# Capt. Hollis Forrester Report, East & West Matagorda



## Capt. Hollis Forrester (Jun 17, 2006)

Heres the way its been for us lately guys. Go to the right place and you'll be a hero, go to the wrong place you'll be a zero, "just the way it is"! Guys, fishing has been hit or miss, but the big girls are out there. We've busted a few in the 7lb range, but cant seem to top that here lately. This "transition" were in right now is making fishing tough, I'll be the first to admit! You get in the right spot on the right day, and you'll be rewarded! If I were you and a late front hit the day after you had planneed to fish, I'd drift midbay reefs. If I fished the day before a front with a good ol south east wind, I'd be wadefishing the flats with some grass in a NewYork minute. I would be chunking a slow sinking corky, takeing my time, and hopeing my next bite would be a trophy, "it's just that time of year". Here lately I've been running to West and East Matagorda. West Matty is holding lots and lots of undersized fish, and holding keepers in between. In West, Top Water has been the key for me as far as keepers go. As far as East Matty goes on my part, assasins and gulp under a midcoast cork have paid off well. Bait is thick no matter where you go, water temps are slowly creeping up, and our Equinox tides are finally here. Equinox tides means I'm going to start in a cut and slowly work my way out with at top-water, and if that's not the key I'll be using a corky or a slow sinking mirro lure, then go from there with a plastic, etc ... Good Luck Guys ,, 
www.capthollisforrester.com


----------



## Rockfish (May 21, 2004)

Hope the weather settles down before we get down there. Looking foward to fishing with you.


----------



## Dipsay (Apr 28, 2006)

Thanks Hollis. Great info. BTW, next time you get next to Dustin; steal a couple of his reels and send them to me..LOL


----------



## roadking (Feb 16, 2009)

Thanks for the advice! I hope to be in E. Matty next weekend.


----------



## dbarham (Aug 13, 2005)

WAITIN ON THE CALL TO GET ON BACK OUT THERE MYSELF!


----------



## Capt Ryan Rachunek (Feb 16, 2006)

How about some pics of the 7 pounders.....


----------



## Capt. Hollis Forrester (Jun 17, 2006)

Capt Ryan Rachunek said:


> How about some pics of the 7 pounders.....

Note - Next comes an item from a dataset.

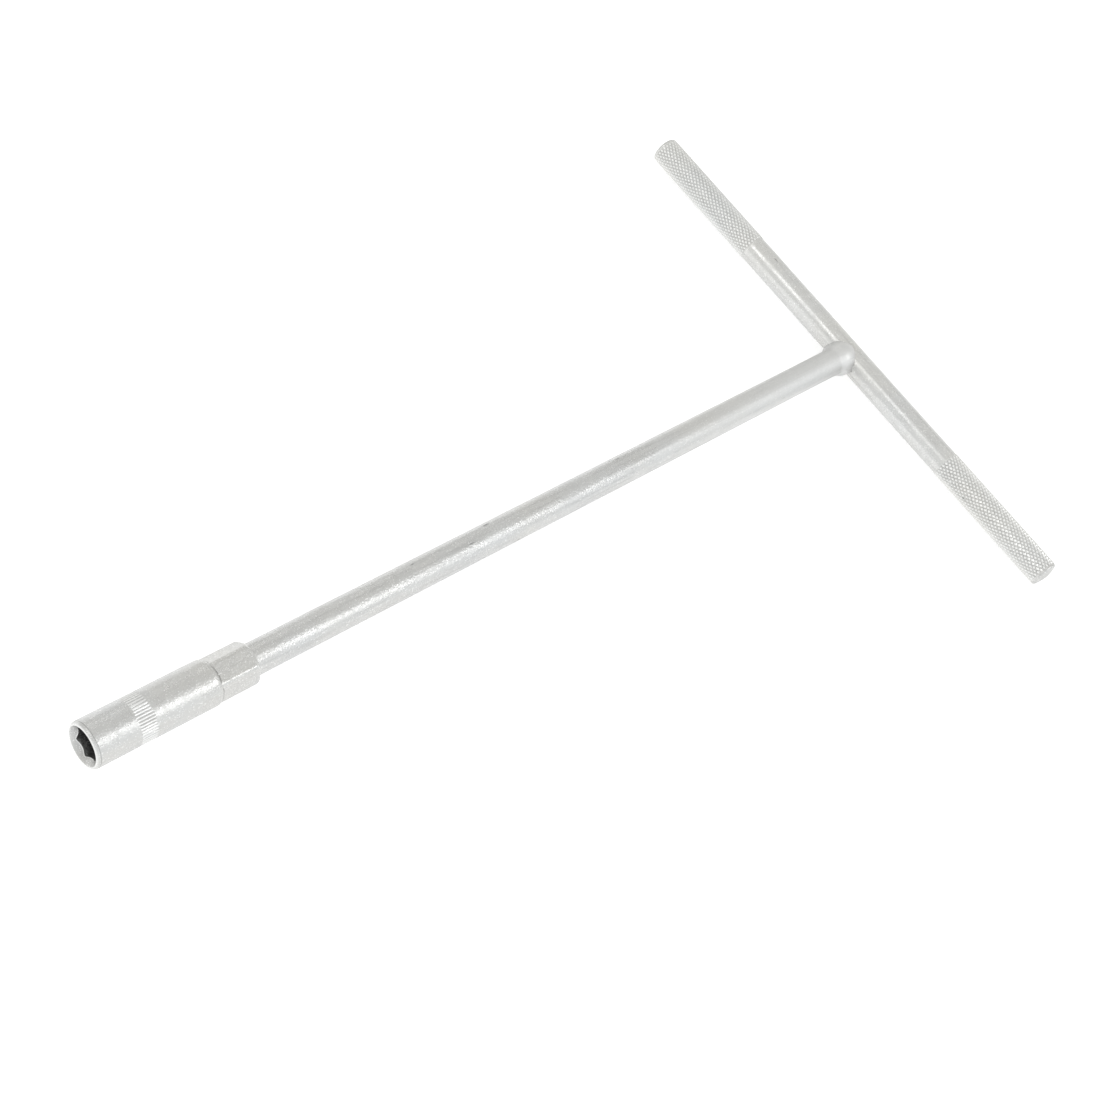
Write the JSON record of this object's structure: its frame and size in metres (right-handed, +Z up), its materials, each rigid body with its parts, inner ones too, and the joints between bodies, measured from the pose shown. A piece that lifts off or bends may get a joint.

 I'm posting a report, and you want to ask for photos. If this was a false report, do you not think I could not bring up 100 photos from the past and post them, and I have several 7's and 8 lb fish that no one has seen on the net. Then if I did that it would not be a legit report, and I don't play that game. I have several references in the past few weeks you can question. As a matter of fact, question some 2coolers I 've had , start with "Waterlog" I had a week and a half ago, with 2, 7 lb trout , 1 6lb . He has all the photos you want, and if he sees this photos will come.


----------



## spotsndots (May 20, 2005)

nice report Hollis....me and the boys are gonna head back down next Thursday thru Saturday to West Matty. I am hoping one of those days we are heros and not zeros!!


----------



## 100% Texan (Jan 30, 2005)

I can honestly say that Capt.Hollis does not fudge on his reports been to many days out on the water and he calls me to get a good picture of a hog.Fishing is getting hot as a fire cracker right now in matagorda good luck fishing to everyone later Ken


----------



## Mojo281 (Sep 7, 2006)

Thanks for the report Capt. Hollis!! Hope things will get back on track quickly after this front pushes out...


----------



## Gilbert (May 25, 2004)

Capt Ryan Rachunek said:


> How about some pics of the 7 pounders.....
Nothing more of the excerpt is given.